Race Day Nutrition
It is very easy to get carried away with 'special' sports drinks or supplements that are going to help you perform at your best on the day of your race.
However, in reality the most important things to do are to make sure you have enough glycogen and fluid on board.
This is done in a similar way to your intake of food and drink before a training session, but it is likely to be a little earlier before your the race as you are going to be working as hard as you possibly can (not always true for training sessions).
One very important thing to note is the time of day that you are racing - if you are running in the morning, you should practice preparing your body for that time of day. Even if you are not going to be doing training sessions at this time of day (though doing this every now and again would be ideal), you can still make sure your body is happy with your eating early. For example if you are doing a race at 9.30, you will probably want to have eaten by 7.00am at the latest. It is vital that you do eat on the day of the race, but doing so too late will only make you under-perform.
This should follow the same sort of regime as for training, trying to get fluid along with a bit of sugar and protein consumed as soon as you feel like it and then having a full meal with two hours. It is easy to not do this as diligently as when training as you may be thinking about the race, talking to friends or having a post-race celebration - but it is worth considering that the recovery from your hardest effort of all your running (or at least a race should be) should really have the best plan for recovery as well.
There is often a lot of talk about marathon carb-loading. To an extent this is a bit of a myth as you don't need to eat as much extra food before the race as you might think. Running a marathon will use about 3,000 calories for an average-sized person.
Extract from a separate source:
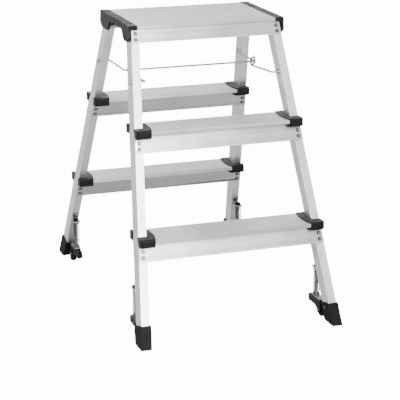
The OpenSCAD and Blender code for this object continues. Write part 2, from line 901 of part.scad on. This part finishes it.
foot(LEFT, FRONT);  // front_left_foot
foot(RIGHT, FRONT);  // front_right_foot
foot(LEFT, REAR);  // rear_left_foot
foot(RIGHT, REAR);  // rear_right_foot

rivets(FRONT);  // front_rivets
rivets(REAR);  // rear_rivets
hinge_plates(FRONT);  // front_hinge_plates
hinge_plates(REAR);  // rear_hinge_plates
hinge_pins();

spring_brackets(FRONT);  // front_spring_brackets
spring_brackets(REAR);  // rear_spring_brackets

spreader_bar();
spreader_link(LEFT);  // spreader_link_left
spreader_link(RIGHT);  // spreader_link_right
spreader_bar_retainers();
spreader_link_retainer(LEFT);  // spreader_link_left_retainer
spreader_link_retainer(RIGHT);  // spreader_link_right_retainer

roller_stem(LEFT, FRONT);  // front_left_roller_stem
roller_stem(RIGHT, FRONT);  // front_right_roller_stem
roller_stem(LEFT, REAR);  // rear_left_roller_stem
roller_stem(RIGHT, REAR);  // rear_right_roller_stem
spring(LEFT, FRONT);  // front_left_spring
spring(RIGHT, FRONT);  // front_right_spring
spring(LEFT, REAR);  // rear_left_spring
spring(RIGHT, REAR);  // rear_right_spring
roller_housing(LEFT, FRONT);  // front_left_roller_housing
roller_housing(RIGHT, FRONT);  // front_right_roller_housing
roller_housing(LEFT, REAR);  // rear_left_roller_housing
roller_housing(RIGHT, REAR);  // rear_right_roller_housing
axle(LEFT, FRONT);  // front_left_axle
axle(RIGHT, FRONT);  // front_right_axle
axle(LEFT, REAR);  // rear_left_axle
axle(RIGHT, REAR);  // rear_right_axle
wheel(LEFT, FRONT);  // front_left_wheel
wheel(RIGHT, FRONT);  // front_right_wheel
wheel(LEFT, REAR);  // rear_left_wheel
wheel(RIGHT, REAR);  // rear_right_wheel
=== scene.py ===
"""Looks of a double-sided folding step ladder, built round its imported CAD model."""

import math

import bpy
from mathutils import Matrix, Vector


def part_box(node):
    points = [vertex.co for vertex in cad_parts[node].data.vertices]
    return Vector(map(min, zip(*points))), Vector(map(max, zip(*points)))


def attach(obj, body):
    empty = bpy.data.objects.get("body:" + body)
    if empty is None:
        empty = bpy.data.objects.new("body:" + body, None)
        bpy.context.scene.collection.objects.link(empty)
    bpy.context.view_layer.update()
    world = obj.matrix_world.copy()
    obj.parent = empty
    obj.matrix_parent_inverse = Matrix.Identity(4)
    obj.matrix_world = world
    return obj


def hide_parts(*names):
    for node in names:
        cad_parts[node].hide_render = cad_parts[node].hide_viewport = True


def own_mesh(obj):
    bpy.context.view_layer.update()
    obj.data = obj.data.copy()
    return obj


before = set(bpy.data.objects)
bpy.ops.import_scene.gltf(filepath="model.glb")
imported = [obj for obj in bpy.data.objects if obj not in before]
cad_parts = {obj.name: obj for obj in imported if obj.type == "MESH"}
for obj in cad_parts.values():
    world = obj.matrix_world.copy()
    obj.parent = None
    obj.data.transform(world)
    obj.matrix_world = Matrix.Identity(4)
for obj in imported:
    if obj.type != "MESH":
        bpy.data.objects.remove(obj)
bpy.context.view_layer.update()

SIDES = {"left": -1, "right": 1}
FRAMES = {"front": -1, "rear": 1}
LEAN_ANGLE = math.radians(21.2)          # lean of each frame, seen from the side
LEAN = math.tan(LEAN_ANGLE)
SPLAY = math.tan(math.radians(5.2))      # slope of each stile, seen from the front
MM = 0.001
BACKDROP_GLOW = 13.0                     # brightness that only the camera sees


# ---- node helpers ----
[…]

This is a lot, but it is not unusual for athletes to load up so much that they will consume up to 10,000 extra calories in a week when they are doing much less activity than normal.
This will just leave you feeling bloated and heavy as you race - the total opposite of what you might be hoping for.
In fact, it is not unusual for athletes to use fewer calories in the week of a marathon, despite the race, because of the light workload in the final few days.
We suggest you make sure you have a good meal, high in carbohydrates, the day before your race, but don't overdo it.
During races it is a good idea to take on fluid (small amounts every 20 minutes or so) and ideally some carbohydrates, whether this be sports bars, drinks or even jelly beans.